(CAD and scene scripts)
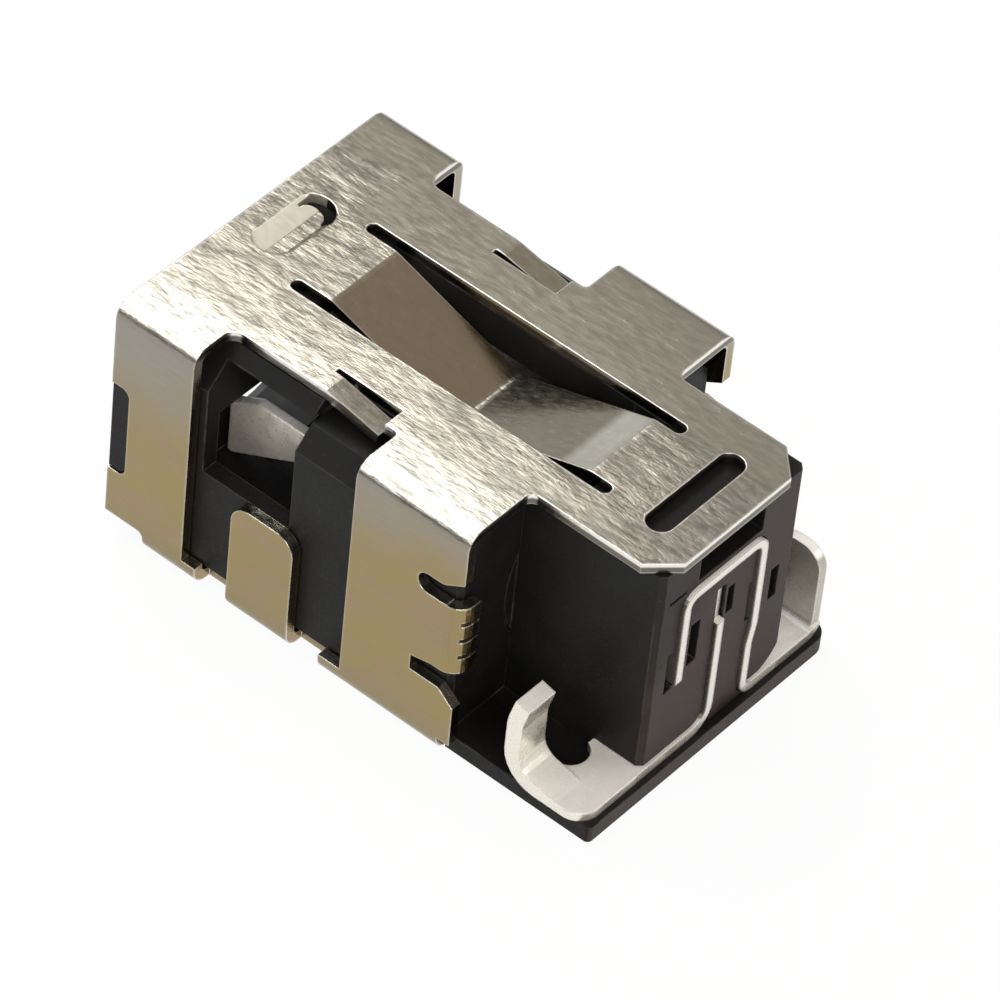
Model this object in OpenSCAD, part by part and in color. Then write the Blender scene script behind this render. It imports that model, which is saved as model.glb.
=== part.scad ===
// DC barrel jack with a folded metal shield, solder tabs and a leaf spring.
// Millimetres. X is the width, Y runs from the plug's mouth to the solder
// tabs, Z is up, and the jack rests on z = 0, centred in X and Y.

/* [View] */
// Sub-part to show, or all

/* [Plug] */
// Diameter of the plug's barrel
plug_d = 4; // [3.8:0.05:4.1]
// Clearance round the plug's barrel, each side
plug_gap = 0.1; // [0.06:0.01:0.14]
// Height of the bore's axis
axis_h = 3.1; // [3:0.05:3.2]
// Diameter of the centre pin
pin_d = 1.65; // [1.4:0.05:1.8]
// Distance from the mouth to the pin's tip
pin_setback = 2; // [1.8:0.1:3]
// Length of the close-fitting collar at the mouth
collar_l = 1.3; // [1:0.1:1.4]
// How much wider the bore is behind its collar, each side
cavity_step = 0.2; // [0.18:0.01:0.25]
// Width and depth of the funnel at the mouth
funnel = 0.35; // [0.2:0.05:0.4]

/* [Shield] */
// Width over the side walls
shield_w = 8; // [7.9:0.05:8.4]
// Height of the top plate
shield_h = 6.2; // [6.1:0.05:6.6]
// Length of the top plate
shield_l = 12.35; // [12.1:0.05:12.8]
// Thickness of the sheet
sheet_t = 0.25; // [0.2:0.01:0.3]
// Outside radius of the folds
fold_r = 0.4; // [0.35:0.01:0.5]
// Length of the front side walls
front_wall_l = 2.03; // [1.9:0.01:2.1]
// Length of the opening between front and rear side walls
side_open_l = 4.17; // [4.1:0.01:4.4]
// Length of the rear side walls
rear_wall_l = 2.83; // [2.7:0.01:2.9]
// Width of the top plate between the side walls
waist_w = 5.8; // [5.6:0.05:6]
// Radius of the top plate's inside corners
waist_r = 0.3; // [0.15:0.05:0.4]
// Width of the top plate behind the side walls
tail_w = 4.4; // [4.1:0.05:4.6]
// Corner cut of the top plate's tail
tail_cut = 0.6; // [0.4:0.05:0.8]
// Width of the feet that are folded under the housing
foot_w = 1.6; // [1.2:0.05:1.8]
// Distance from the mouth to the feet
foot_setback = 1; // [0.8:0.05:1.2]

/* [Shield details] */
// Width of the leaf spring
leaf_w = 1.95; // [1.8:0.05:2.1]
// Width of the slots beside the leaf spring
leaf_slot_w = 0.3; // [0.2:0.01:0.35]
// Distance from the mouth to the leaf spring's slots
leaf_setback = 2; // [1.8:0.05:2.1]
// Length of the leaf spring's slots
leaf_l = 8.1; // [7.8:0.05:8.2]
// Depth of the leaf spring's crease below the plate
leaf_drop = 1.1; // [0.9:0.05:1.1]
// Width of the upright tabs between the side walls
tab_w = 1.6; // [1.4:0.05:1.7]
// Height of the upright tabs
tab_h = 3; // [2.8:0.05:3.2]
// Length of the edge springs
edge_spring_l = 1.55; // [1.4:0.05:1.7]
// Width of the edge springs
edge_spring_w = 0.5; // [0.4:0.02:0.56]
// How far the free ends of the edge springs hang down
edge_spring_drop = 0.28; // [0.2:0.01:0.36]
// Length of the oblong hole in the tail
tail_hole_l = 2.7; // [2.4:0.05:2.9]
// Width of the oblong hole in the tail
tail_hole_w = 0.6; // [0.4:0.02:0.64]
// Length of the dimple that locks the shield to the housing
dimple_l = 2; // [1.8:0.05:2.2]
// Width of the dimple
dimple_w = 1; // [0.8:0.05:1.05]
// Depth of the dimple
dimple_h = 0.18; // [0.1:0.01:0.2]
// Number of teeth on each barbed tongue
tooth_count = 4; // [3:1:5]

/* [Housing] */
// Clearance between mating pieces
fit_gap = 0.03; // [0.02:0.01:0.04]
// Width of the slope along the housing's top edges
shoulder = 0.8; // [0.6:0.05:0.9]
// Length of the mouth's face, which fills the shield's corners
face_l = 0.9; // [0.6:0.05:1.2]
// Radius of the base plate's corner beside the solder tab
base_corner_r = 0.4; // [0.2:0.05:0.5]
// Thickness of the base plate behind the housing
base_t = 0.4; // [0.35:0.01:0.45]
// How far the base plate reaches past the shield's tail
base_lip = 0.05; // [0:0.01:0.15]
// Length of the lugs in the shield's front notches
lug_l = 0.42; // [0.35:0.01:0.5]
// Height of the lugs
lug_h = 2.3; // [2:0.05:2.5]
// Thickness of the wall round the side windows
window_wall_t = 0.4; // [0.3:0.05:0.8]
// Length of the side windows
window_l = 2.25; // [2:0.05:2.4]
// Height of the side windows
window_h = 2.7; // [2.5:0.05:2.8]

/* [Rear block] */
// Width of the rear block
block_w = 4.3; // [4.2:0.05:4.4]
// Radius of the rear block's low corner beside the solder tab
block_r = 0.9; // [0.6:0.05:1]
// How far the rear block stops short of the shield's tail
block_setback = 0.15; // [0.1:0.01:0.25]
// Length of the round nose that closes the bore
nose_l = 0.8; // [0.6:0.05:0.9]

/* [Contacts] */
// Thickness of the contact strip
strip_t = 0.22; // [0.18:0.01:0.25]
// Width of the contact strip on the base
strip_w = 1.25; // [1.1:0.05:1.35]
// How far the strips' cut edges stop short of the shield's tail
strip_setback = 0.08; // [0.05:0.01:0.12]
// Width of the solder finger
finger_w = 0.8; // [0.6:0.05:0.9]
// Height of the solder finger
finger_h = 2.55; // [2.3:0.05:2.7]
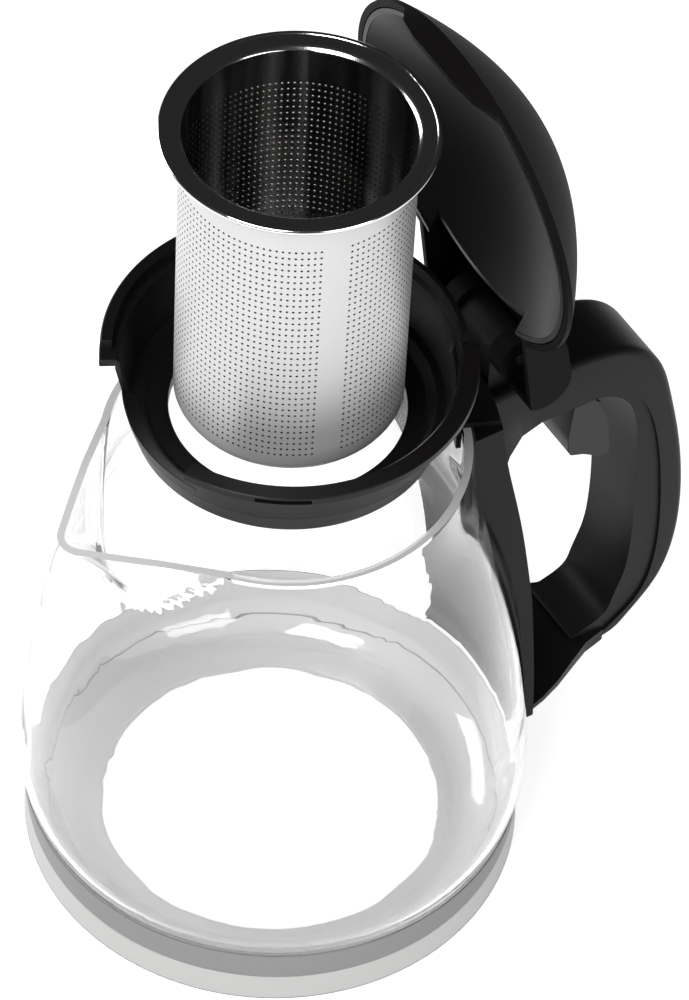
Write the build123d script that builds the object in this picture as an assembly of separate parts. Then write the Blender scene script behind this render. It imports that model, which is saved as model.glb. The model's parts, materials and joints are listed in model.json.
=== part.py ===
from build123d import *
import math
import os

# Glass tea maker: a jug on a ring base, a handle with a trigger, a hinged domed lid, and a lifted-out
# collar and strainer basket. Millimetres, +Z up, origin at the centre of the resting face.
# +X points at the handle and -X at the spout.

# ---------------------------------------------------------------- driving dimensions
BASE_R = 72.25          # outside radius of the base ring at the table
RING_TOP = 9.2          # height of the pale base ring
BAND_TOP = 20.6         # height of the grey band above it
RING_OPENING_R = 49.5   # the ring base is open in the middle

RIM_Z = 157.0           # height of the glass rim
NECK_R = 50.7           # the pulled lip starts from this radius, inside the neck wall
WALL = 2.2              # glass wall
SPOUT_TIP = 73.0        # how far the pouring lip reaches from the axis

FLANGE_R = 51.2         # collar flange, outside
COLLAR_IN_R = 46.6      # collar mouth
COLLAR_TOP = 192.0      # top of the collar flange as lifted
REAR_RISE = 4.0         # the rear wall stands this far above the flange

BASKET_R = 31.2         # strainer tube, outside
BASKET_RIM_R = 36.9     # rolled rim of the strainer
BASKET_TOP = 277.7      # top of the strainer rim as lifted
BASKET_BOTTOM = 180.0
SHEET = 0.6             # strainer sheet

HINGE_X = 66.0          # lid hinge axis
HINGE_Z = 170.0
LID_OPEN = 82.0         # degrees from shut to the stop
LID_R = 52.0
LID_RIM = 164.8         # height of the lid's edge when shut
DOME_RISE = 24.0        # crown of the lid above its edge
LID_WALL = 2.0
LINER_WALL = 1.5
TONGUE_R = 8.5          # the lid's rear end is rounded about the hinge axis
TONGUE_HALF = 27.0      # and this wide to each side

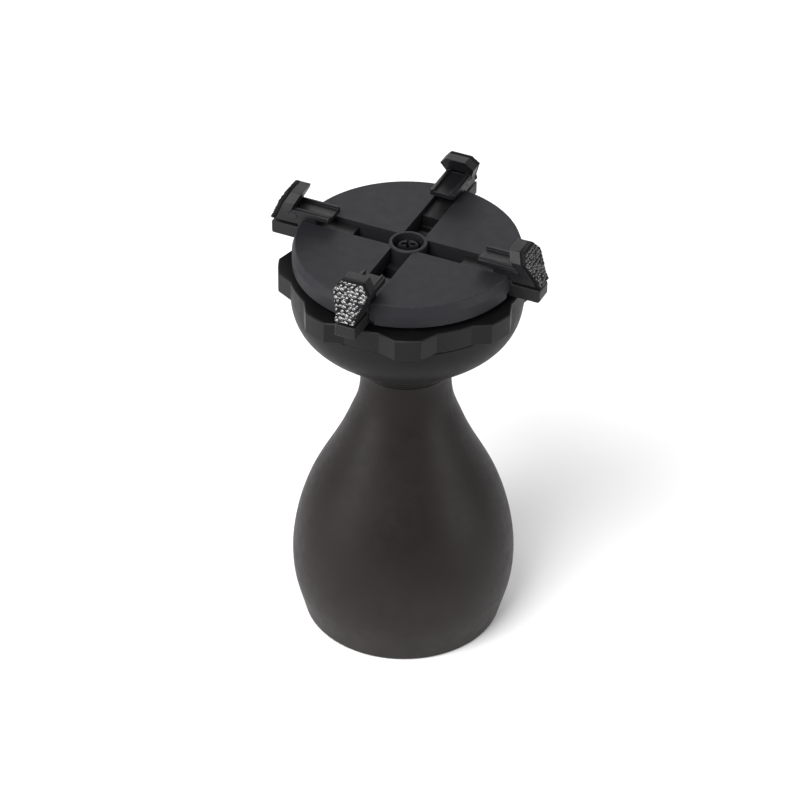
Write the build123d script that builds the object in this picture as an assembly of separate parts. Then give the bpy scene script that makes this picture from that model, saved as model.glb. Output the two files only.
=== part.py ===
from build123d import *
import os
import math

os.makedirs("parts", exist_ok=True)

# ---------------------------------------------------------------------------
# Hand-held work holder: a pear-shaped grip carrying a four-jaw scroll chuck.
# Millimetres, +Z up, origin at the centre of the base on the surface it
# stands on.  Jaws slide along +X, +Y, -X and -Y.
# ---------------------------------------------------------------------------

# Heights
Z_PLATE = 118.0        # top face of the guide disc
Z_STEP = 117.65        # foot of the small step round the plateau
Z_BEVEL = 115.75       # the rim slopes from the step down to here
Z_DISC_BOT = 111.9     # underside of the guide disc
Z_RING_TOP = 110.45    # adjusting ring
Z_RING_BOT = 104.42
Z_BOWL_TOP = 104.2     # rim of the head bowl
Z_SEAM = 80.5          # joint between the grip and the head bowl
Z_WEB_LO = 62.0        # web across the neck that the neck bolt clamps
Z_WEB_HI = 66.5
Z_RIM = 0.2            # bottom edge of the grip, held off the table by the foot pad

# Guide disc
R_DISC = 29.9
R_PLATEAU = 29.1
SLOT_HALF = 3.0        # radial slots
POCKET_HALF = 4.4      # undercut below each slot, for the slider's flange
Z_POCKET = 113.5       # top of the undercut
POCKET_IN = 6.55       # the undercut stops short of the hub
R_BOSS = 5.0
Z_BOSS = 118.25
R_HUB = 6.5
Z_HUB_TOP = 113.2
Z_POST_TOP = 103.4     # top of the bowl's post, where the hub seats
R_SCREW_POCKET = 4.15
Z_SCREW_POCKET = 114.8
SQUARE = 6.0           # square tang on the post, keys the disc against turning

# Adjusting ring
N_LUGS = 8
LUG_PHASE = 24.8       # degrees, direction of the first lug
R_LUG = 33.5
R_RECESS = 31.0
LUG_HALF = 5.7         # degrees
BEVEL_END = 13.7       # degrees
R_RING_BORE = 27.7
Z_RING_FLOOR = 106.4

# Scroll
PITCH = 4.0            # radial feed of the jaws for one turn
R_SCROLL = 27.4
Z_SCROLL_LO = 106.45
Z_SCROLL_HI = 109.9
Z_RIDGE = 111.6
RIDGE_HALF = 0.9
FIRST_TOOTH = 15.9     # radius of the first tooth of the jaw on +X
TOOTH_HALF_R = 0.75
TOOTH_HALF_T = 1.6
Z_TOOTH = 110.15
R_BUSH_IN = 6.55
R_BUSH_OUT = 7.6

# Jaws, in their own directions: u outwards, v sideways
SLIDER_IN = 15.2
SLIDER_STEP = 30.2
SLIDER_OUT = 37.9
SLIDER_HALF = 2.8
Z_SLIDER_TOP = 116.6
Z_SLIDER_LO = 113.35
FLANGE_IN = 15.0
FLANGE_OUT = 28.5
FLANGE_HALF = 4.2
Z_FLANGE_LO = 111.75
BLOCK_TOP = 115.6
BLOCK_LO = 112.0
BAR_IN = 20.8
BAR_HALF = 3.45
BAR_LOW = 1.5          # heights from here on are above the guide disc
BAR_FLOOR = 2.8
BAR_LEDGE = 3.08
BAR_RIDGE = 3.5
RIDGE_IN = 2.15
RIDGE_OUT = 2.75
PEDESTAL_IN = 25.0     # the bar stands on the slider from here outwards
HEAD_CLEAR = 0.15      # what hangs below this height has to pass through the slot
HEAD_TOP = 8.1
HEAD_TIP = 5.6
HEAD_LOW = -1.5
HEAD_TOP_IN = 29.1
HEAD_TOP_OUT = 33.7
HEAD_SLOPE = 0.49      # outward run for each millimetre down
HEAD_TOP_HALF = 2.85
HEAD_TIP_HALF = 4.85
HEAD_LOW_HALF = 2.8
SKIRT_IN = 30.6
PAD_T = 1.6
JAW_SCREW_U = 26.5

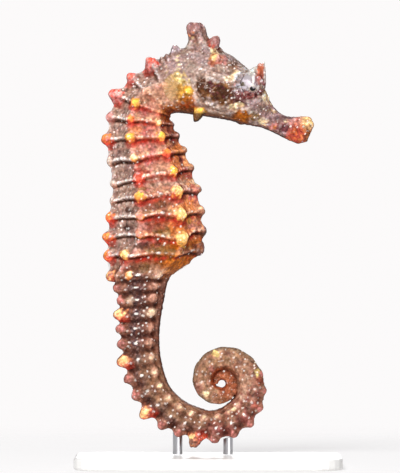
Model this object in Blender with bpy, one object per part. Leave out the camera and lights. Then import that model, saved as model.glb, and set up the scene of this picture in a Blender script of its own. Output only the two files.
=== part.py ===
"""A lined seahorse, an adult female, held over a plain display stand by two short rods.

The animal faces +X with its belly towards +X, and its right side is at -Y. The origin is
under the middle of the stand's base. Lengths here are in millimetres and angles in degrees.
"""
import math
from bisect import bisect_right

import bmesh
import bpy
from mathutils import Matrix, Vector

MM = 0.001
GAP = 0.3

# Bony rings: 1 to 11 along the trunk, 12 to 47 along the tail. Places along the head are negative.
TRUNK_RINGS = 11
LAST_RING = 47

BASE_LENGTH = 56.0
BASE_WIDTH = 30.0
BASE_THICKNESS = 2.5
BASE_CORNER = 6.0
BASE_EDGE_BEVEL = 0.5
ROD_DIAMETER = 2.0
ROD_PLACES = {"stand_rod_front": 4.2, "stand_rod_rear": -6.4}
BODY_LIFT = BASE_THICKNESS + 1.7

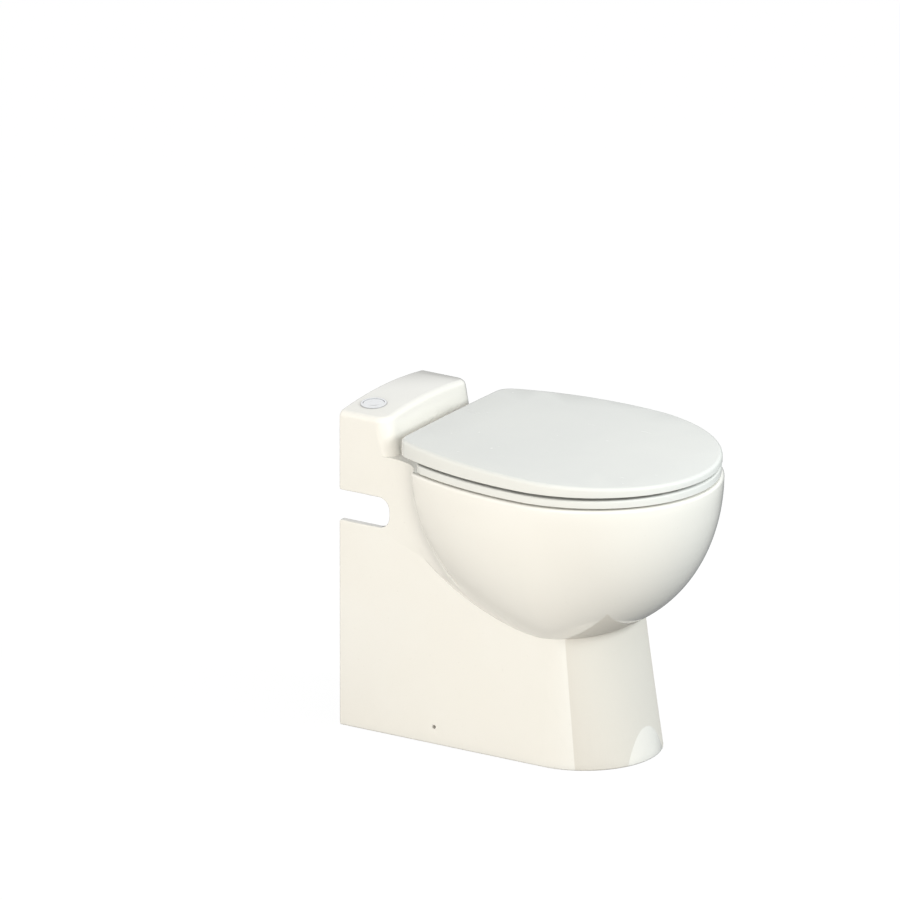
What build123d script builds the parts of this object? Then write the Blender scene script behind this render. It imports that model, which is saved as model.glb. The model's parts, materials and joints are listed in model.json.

Written exercise: Write out exactly, please, the lines beginning at the start of the material and ending with the line that holds "funnel = 0.35; // [0.2:0.05:0.4]", both included.

Correct response:
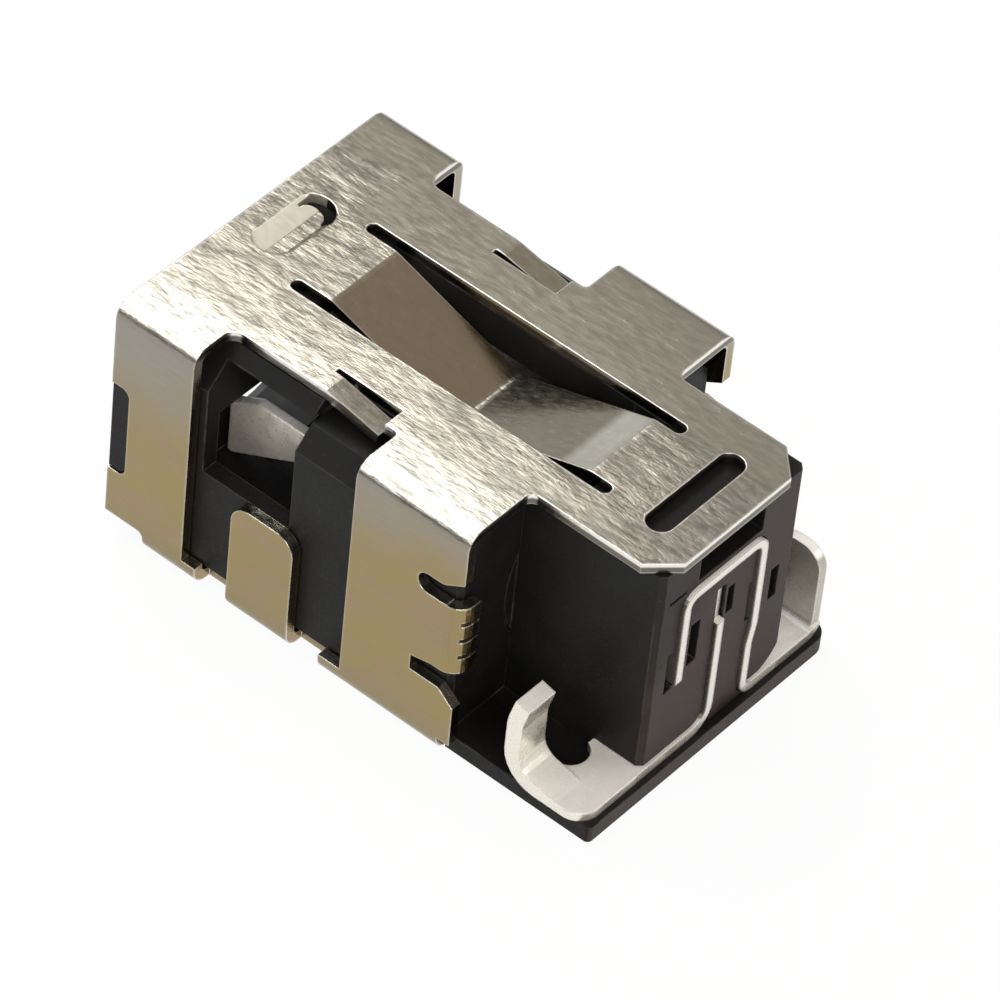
Model this object in OpenSCAD, part by part and in color. Then write the Blender scene script behind this render. It imports that model, which is saved as model.glb.
=== part.scad ===
// DC barrel jack with a folded metal shield, solder tabs and a leaf spring.
// Millimetres. X is the width, Y runs from the plug's mouth to the solder
// tabs, Z is up, and the jack rests on z = 0, centred in X and Y.

/* [View] */
// Sub-part to show, or all

/* [Plug] */
// Diameter of the plug's barrel
plug_d = 4; // [3.8:0.05:4.1]
// Clearance round the plug's barrel, each side
plug_gap = 0.1; // [0.06:0.01:0.14]
// Height of the bore's axis
axis_h = 3.1; // [3:0.05:3.2]
// Diameter of the centre pin
pin_d = 1.65; // [1.4:0.05:1.8]
// Distance from the mouth to the pin's tip
pin_setback = 2; // [1.8:0.1:3]
// Length of the close-fitting collar at the mouth
collar_l = 1.3; // [1:0.1:1.4]
// How much wider the bore is behind its collar, each side
cavity_step = 0.2; // [0.18:0.01:0.25]
// Width and depth of the funnel at the mouth
funnel = 0.35; // [0.2:0.05:0.4]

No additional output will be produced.